* _Exercise objective_
The listing below holds a line with "shape.label = name" and a later line with "bpy.context.scene.collection.objects.link(empty)". Write out those two lines and every line between them, exactly, and nothing else.

* _Dataset section_
_ _ _
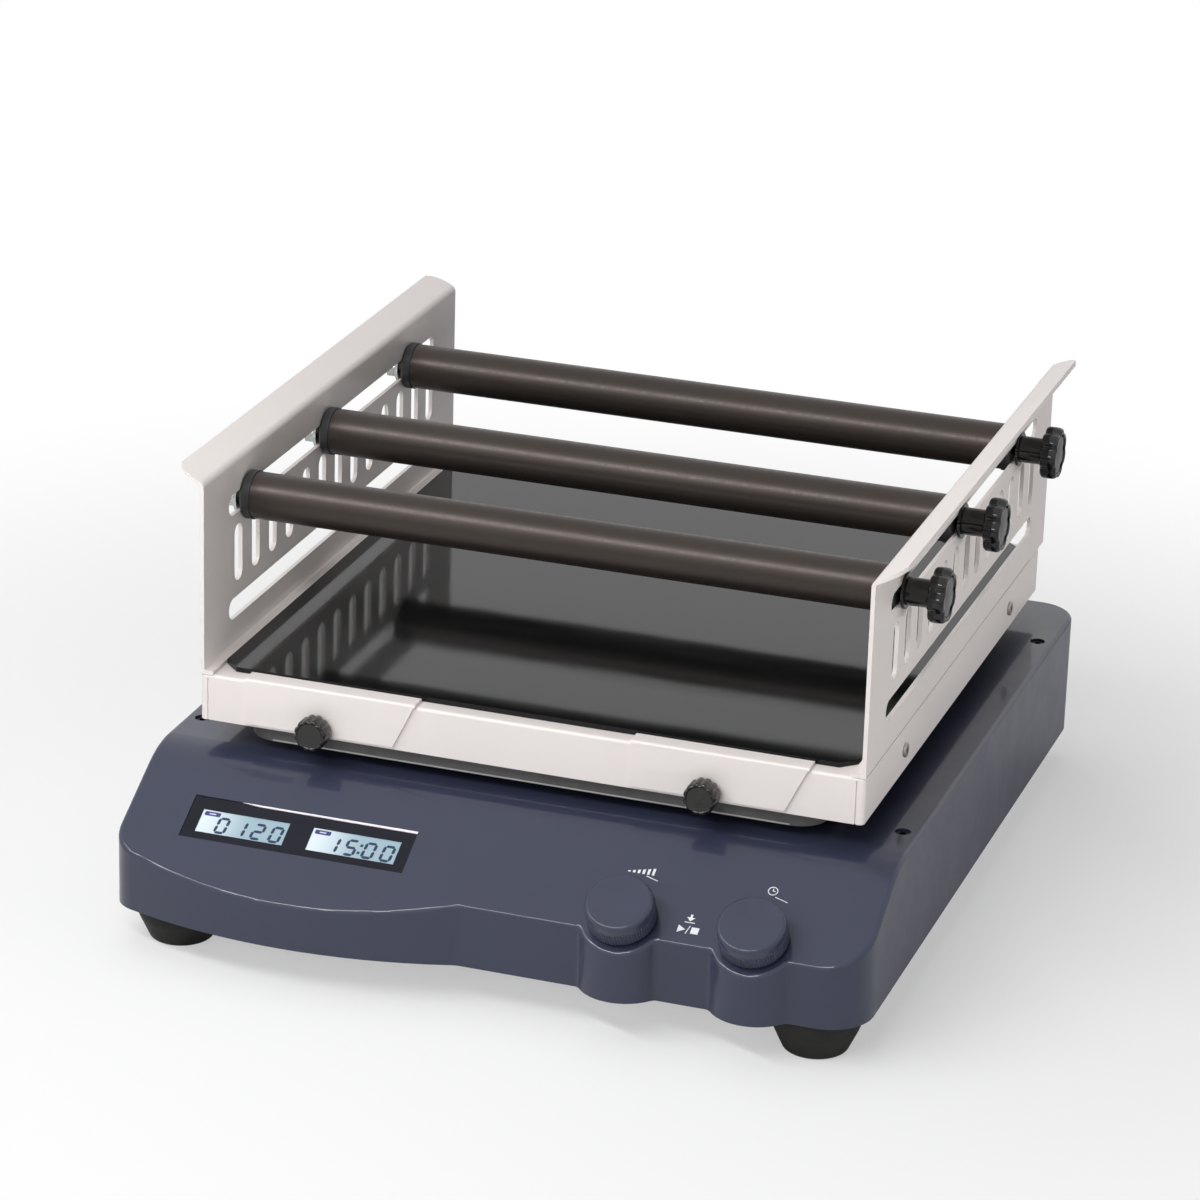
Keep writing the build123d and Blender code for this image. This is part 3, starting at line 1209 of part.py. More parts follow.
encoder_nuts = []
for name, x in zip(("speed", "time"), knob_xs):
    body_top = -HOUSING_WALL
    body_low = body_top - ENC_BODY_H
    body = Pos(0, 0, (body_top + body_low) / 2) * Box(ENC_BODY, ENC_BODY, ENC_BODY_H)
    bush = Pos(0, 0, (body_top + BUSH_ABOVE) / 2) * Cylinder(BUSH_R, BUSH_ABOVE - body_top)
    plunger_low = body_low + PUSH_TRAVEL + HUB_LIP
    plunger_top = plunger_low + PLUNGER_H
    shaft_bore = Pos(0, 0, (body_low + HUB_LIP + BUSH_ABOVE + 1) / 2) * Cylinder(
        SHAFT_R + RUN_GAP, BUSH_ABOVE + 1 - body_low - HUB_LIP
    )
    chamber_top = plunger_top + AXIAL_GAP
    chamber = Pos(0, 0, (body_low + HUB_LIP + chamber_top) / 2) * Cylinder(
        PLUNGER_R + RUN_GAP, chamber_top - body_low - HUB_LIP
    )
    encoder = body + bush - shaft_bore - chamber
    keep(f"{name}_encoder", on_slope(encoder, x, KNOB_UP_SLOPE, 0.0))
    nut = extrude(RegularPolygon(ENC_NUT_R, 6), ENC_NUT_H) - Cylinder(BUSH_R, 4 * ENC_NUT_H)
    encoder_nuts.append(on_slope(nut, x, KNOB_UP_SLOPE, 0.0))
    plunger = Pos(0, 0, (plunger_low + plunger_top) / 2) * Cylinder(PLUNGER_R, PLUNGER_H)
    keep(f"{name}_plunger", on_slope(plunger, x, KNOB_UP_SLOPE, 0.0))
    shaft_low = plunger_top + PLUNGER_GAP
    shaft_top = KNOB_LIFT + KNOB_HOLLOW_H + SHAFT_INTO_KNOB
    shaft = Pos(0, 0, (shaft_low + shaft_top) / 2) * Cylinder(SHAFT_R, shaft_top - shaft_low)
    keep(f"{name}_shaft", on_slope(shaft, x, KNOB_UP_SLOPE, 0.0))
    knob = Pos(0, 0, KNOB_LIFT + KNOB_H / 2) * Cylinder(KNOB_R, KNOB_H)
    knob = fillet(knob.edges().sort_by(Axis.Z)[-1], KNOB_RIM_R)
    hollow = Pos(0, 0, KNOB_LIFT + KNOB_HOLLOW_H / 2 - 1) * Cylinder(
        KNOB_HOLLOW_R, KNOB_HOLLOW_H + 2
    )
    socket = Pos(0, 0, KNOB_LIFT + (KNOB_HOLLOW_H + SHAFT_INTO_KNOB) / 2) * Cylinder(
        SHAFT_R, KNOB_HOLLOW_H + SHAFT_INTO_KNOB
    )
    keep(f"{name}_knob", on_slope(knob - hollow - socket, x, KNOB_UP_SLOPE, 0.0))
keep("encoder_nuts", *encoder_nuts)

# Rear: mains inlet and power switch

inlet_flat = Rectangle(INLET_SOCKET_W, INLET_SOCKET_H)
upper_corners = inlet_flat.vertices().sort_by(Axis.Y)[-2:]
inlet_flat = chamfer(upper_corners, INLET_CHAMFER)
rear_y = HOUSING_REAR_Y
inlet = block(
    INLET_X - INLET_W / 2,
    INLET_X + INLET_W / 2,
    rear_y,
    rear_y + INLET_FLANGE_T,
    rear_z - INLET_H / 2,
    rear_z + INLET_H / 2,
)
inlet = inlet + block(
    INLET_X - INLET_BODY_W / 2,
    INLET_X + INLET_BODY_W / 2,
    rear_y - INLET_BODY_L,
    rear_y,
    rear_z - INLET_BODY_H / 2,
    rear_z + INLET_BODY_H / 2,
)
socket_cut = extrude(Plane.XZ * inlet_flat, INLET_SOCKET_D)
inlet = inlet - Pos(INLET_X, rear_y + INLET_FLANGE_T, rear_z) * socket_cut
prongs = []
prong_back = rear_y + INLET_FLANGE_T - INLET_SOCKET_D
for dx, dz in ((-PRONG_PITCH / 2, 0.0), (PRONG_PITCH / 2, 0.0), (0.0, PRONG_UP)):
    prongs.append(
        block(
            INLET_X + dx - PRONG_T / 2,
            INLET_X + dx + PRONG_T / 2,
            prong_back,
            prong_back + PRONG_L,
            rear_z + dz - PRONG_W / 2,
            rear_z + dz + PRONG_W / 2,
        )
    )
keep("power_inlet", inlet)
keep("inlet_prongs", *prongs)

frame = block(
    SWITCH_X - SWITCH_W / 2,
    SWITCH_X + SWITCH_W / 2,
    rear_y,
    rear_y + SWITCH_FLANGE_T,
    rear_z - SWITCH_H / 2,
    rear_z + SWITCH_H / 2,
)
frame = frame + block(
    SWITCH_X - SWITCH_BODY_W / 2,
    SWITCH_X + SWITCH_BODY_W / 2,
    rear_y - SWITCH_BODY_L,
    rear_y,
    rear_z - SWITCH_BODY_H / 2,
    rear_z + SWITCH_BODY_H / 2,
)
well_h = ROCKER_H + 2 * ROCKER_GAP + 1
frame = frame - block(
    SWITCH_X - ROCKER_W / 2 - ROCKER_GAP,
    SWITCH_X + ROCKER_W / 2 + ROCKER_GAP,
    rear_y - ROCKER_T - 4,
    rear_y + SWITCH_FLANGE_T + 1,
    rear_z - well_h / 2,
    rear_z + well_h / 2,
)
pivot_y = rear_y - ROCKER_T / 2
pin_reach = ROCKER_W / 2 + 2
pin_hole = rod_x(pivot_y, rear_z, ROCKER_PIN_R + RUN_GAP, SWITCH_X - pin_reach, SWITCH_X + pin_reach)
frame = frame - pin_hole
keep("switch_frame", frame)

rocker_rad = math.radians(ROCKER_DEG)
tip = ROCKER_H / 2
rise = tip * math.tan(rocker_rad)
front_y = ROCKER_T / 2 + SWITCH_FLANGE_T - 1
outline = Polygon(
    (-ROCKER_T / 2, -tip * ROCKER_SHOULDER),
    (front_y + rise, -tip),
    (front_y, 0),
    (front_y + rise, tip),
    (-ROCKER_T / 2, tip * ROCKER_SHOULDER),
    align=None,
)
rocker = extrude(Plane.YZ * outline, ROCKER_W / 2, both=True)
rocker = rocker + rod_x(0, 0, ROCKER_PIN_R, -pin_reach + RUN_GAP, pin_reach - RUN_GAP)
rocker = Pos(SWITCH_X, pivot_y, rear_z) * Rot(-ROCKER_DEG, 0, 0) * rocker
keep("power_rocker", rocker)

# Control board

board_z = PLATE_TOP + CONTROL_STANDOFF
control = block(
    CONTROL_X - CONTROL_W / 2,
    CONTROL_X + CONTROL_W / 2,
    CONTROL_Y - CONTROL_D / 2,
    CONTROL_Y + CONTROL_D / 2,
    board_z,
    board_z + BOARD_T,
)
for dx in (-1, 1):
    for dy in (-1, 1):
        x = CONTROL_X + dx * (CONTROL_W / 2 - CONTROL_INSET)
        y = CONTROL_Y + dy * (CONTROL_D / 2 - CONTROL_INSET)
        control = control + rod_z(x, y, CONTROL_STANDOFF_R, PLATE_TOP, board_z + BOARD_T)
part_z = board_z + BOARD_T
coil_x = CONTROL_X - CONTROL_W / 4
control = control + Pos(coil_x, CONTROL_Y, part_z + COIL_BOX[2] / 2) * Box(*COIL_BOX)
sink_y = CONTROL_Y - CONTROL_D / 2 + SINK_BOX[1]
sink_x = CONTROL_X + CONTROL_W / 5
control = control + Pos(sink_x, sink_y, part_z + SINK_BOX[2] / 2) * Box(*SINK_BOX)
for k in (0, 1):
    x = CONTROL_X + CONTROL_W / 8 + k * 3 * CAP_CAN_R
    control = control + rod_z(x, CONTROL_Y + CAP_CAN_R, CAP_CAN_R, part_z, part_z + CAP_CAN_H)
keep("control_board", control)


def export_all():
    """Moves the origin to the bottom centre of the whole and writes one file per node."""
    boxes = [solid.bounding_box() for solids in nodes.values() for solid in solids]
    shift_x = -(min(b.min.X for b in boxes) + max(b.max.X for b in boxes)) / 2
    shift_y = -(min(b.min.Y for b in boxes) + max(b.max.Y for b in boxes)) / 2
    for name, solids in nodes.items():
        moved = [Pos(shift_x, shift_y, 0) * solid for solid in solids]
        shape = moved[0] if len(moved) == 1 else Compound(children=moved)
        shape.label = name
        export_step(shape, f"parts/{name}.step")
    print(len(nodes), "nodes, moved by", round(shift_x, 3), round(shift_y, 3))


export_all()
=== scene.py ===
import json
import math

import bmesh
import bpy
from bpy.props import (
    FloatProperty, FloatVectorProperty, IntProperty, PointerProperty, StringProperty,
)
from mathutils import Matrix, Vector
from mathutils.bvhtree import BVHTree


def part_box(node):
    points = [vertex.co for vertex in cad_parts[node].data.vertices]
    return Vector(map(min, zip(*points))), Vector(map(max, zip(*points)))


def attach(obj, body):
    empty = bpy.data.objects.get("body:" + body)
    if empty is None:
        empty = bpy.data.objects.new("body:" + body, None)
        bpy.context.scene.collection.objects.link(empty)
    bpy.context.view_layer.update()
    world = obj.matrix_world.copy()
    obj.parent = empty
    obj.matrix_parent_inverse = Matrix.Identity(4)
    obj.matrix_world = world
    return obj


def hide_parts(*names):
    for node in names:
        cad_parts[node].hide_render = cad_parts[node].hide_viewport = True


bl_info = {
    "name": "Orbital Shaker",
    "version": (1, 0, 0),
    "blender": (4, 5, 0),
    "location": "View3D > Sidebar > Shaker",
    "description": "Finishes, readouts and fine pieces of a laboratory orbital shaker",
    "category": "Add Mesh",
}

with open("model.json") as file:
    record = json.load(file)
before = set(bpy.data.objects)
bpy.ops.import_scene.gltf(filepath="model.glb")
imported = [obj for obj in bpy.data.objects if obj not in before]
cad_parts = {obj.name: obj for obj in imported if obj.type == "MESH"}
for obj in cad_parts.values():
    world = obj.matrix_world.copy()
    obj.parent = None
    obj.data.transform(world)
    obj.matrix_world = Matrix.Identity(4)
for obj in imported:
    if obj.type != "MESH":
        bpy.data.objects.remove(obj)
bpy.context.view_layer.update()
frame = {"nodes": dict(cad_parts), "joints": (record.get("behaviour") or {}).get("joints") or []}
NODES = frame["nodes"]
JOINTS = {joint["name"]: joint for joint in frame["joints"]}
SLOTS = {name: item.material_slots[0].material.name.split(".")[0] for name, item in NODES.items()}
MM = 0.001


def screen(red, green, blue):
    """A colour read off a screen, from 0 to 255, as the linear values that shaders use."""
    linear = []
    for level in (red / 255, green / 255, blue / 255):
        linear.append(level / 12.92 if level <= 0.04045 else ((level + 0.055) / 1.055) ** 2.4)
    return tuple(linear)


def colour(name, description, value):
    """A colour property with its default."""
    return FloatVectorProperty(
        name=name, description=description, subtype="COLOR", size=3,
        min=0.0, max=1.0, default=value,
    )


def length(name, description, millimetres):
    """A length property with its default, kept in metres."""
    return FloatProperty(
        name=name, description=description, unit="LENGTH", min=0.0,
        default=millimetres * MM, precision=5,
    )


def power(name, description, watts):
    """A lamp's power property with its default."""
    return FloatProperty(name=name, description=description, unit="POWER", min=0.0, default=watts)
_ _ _
* _Solution below_
        shape.label = name
        export_step(shape, f"parts/{name}.step")
    print(len(nodes), "nodes, moved by", round(shift_x, 3), round(shift_y, 3))


export_all()
=== scene.py ===
import json
import math

import bmesh
import bpy
from bpy.props import (
    FloatProperty, FloatVectorProperty, IntProperty, PointerProperty, StringProperty,
)
from mathutils import Matrix, Vector
from mathutils.bvhtree import BVHTree


def part_box(node):
    points = [vertex.co for vertex in cad_parts[node].data.vertices]
    return Vector(map(min, zip(*points))), Vector(map(max, zip(*points)))


def attach(obj, body):
    empty = bpy.data.objects.get("body:" + body)
    if empty is None:
        empty = bpy.data.objects.new("body:" + body, None)
        bpy.context.scene.collection.objects.link(empty)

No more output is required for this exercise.